To my knowledge, this convention has been spread by Struts1. The user guide puts it like this:
Note: The material in this section is not specific to Struts. The
configuration of servlet mappings is
defined in the Java Servlet
Specification. This section describes
the most common means of configuring a
application.
There are two common approaches to
defining the URLs that will be
processed by the controller servlet --
prefix matching and extension
matching. An appropriate mapping entry
for each approach will be described
below.
Prefix matching means that you want
all URLs that start (after the context
path part) with a particular value to
be passed to this servlet. Such an
entry might look like this:
<servlet-mapping>
<servlet-name>action</servlet-name>
<url-pattern>/do/*</url-pattern>
</servlet-mapping>
which means that a request URI to
match the /logon
path described
earlier might look like this:
http://www.mycompany.com/myapplication/do/logon
where /myapplication
is the context
path under which your application is
deployed.
Extension mapping, on the other hand,
matches request URIs to the action
servlet based on the fact that the URI
ends with a period followed by a
defined set of characters. For
example, the JSP processing servlet is
mapped to the *.jsp
pattern so that
it is called to process every JSP page
that is requested.
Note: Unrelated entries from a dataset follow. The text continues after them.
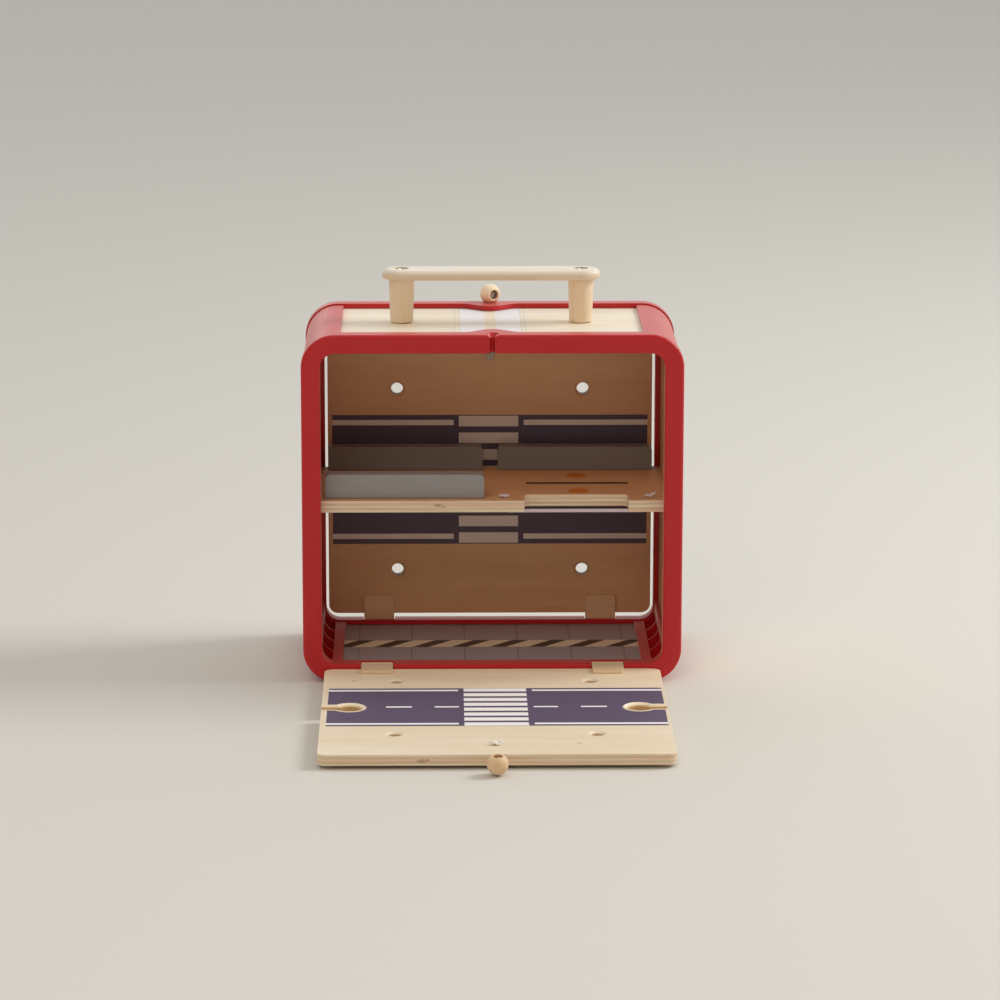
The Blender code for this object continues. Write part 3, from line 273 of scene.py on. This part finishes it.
class Finish:
    """A node material built up in small steps. Places are in metres in the model's frame."""

    def __init__(self, name, roughness=0.5, **settings):
        self.material = bpy.data.materials.new(name)
        self.material.use_nodes = True
        self.tree = self.material.node_tree
        self.shader = self.tree.nodes["Principled BSDF"]
        self.shader.inputs["Roughness"].default_value = roughness
        for label, amount in settings.items():
            self.shader.inputs[label.replace("_", " ")].default_value = amount
        coordinates = self.node("ShaderNodeTexCoord")
        self.place = coordinates.outputs["Object"]
        self.axes = self.split(self.place)
        self.facing = self.split(coordinates.outputs["Normal"])

    def node(self, kind, *inputs, **settings):
        """A node with its first inputs linked or set, in order."""
        made = self.tree.nodes.new(kind)
        for label, setting in settings.items():
            setattr(made, label, setting)
        for socket, given in zip([s for s in made.inputs if s.enabled], inputs):
            self.feed(socket, given)
        return made

    def feed(self, socket, given):
        if isinstance(given, bpy.types.NodeSocket):
            self.tree.links.new(given, socket)
        else:
            socket.default_value = given

    def split(self, vector):
        return self.node("ShaderNodeSeparateXYZ", vector).outputs[:]

    def math(self, operation, *inputs):
        return self.node("ShaderNodeMath", *inputs, operation=operation).outputs[0]

    def vector(self, operation, *inputs):
        return self.node("ShaderNodeVectorMath", *inputs, operation=operation).outputs[0]

    def length(self, vector):
        return self.node("ShaderNodeVectorMath", vector, operation="LENGTH").outputs["Value"]

    def total(self, first, *others):
        for other in others:
            first = self.math("ADD", first, other)
        return first

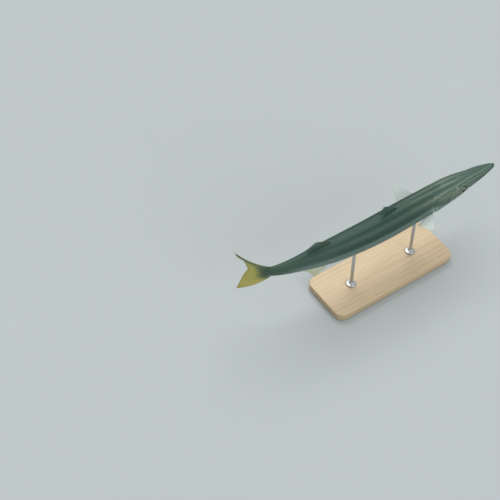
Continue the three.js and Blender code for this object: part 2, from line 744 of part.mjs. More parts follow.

To use the *.do
extension (which implies "do
something"), the mapping entry would
look like this:
<servlet-mapping>
<servlet-name>action</servlet-name>
<url-pattern>*.do</url-pattern>
</servlet-mapping>
and a request URI to match the
/logon
path described earlier might
look like this:
http://www.mycompany.com/myapplication/logon.do
WARNING - The framework will not operate correctly if you define more
than one <servlet-mapping>
element
for the controller servlet.
WARNING - If you are using the new module support since version 1.1, you
should be aware that only extension
mapping is supported.
And I think this convention has been kept (sometimes to not change URLs even after replacing Struts1, sometimes just because people were happy with it).